Avinash Ramachandran of The Indian Express gave 3/5 stars and wrote "Veera Dheera Sooran is as much an evolution for Vikram as it is for Arun Kumar. The filmmaker has risen up to this challenge, and even when he falters a bit, the film remains interesting. And it is quite nice to see Vikram in a film that doesn’t make the audience or even critics say, "Vikram was great in a film that didn’t do justice to his talent." Actually, very nice." M. Suganth of The Times of India gave 3/5 stars and wrote "And tense action keeps unfolding as there are cat-and-mouse-game-like scenarios and near-miss episodes that keep us hooked.[...] The film would have remained unique and engaging if Arun Kumar had trusted his audience and chosen to show us only the events that unfold during this one night.[...] Arun Kumar undoes all the earlier good work with a weakly written third act that leaves us with a slightly bitter aftertaste."

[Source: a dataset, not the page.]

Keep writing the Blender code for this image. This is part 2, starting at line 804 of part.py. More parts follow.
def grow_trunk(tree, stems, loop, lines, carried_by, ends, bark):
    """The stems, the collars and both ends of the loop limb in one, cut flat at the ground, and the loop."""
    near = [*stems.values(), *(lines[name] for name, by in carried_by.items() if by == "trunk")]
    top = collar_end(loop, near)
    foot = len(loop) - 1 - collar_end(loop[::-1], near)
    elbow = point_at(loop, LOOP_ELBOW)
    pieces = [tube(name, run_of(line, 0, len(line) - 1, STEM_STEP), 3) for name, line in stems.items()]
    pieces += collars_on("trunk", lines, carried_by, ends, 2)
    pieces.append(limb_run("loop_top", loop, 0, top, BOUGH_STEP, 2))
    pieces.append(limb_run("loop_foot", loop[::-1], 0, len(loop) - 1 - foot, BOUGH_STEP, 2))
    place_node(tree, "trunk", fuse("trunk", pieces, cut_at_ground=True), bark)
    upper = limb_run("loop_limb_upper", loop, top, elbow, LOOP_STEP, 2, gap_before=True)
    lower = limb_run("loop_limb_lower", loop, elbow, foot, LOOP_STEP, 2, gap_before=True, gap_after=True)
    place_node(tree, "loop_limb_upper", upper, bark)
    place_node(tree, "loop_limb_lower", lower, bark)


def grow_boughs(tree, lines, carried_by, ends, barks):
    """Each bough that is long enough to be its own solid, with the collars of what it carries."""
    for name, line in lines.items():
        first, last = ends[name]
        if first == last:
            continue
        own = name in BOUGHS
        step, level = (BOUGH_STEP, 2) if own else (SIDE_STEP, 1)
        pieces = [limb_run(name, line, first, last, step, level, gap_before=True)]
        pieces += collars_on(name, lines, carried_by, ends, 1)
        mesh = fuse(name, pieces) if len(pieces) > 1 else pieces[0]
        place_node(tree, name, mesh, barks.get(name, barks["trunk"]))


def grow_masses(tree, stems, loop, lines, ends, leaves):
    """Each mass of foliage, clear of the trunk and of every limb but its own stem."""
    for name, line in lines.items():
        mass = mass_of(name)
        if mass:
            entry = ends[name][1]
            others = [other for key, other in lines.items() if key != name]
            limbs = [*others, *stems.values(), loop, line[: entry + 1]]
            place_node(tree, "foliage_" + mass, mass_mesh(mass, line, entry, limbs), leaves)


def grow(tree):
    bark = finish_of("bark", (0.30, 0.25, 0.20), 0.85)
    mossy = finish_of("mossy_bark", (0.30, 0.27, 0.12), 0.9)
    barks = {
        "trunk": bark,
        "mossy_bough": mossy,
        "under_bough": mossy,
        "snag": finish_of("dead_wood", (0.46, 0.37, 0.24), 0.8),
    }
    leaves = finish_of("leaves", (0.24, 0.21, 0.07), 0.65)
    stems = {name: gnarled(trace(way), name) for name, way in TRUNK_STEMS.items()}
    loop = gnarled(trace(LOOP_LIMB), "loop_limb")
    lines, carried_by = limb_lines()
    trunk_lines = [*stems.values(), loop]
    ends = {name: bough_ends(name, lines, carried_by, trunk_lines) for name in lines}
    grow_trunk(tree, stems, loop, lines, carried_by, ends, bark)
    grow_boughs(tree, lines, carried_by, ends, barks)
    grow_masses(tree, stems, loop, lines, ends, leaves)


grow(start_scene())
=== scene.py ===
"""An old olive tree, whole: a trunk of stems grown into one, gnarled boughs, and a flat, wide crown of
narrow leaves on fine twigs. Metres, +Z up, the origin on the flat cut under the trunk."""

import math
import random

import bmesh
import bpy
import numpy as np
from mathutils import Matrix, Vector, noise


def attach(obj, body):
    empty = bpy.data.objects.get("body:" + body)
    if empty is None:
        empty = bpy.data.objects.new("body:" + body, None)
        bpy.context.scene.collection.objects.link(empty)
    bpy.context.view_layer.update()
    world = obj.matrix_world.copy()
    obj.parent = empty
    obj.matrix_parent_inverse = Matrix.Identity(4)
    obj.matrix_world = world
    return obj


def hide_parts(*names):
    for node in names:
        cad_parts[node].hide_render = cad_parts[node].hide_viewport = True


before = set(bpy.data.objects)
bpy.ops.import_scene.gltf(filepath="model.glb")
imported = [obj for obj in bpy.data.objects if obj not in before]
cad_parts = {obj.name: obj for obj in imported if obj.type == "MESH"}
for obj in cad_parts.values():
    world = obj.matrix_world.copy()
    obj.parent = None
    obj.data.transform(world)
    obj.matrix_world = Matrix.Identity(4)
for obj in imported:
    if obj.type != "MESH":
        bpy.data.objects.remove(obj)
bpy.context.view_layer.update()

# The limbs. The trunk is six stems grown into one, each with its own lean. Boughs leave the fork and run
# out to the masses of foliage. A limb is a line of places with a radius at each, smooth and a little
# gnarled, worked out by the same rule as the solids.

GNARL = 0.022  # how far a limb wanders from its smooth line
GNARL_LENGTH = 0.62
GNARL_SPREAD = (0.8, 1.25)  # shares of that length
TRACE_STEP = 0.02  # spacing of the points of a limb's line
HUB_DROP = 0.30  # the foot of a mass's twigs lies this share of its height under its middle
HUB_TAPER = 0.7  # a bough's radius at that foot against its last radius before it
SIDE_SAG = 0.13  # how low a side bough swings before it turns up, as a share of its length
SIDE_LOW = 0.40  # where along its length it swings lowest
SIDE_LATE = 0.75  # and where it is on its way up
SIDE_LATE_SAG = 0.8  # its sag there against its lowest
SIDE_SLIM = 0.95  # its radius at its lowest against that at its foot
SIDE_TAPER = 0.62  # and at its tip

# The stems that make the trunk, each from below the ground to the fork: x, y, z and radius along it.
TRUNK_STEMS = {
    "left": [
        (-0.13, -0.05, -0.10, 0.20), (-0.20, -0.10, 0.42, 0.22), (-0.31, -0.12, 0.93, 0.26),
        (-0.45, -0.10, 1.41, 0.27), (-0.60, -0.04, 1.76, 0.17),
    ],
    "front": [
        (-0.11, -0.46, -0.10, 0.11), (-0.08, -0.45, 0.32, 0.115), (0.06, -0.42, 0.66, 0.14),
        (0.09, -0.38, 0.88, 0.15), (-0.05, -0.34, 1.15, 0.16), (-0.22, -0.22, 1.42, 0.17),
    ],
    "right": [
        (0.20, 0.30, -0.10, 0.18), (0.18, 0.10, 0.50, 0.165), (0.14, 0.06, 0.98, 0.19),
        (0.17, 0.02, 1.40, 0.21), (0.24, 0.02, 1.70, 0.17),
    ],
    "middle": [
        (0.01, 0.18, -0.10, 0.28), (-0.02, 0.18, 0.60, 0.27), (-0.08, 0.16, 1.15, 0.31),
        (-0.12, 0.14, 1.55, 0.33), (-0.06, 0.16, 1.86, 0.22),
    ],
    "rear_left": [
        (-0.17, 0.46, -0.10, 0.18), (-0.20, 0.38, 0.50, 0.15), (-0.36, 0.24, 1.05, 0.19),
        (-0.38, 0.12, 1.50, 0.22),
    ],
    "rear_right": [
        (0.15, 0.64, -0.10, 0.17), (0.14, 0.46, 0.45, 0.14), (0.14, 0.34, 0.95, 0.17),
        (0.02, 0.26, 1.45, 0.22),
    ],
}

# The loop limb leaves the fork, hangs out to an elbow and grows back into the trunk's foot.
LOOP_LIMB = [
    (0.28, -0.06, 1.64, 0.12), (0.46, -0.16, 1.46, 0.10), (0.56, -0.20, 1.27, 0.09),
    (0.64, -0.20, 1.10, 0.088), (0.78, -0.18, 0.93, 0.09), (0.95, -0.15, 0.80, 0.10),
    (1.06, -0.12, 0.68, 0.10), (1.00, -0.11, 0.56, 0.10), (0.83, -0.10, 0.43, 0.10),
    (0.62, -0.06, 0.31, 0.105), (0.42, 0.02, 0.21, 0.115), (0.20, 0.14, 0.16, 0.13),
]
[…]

Bhuvanesh Chandar of The Hindu wrote "Where Veera Dheera Sooran stands out, for the most part, is how information is withheld and how scenes are conceived.[...] Veera Dheera Sooran is what fans of Vikram have longed for, but it isn’t just for them. It’s a grand spicy meal at a muniyandi vilas in Madurai. All meat lovers are welcome here."

== Future ==
Following the release of Veera Dheera Sooran: Part 2, actor Vikram confirmed that the franchise will expand in both directions. He revealed that Part 1 will centre on the character Dileep, who is implied but never seen in Part 2, and Part 3 will focus on the fate of Venkat, whose conclusion in Part 2 remains unspecified.

Director S. U. Arun Kumar has described the narrative structure as intentionally non-linear releasing Part 2 first, followed by a prequel and a sequel-creating a layered storytelling arc built around Kaali's journey. The full trilogy will reveal Kaali's past (Part 1), the central conflict (Part 2), and the continuation of the story (Part 3).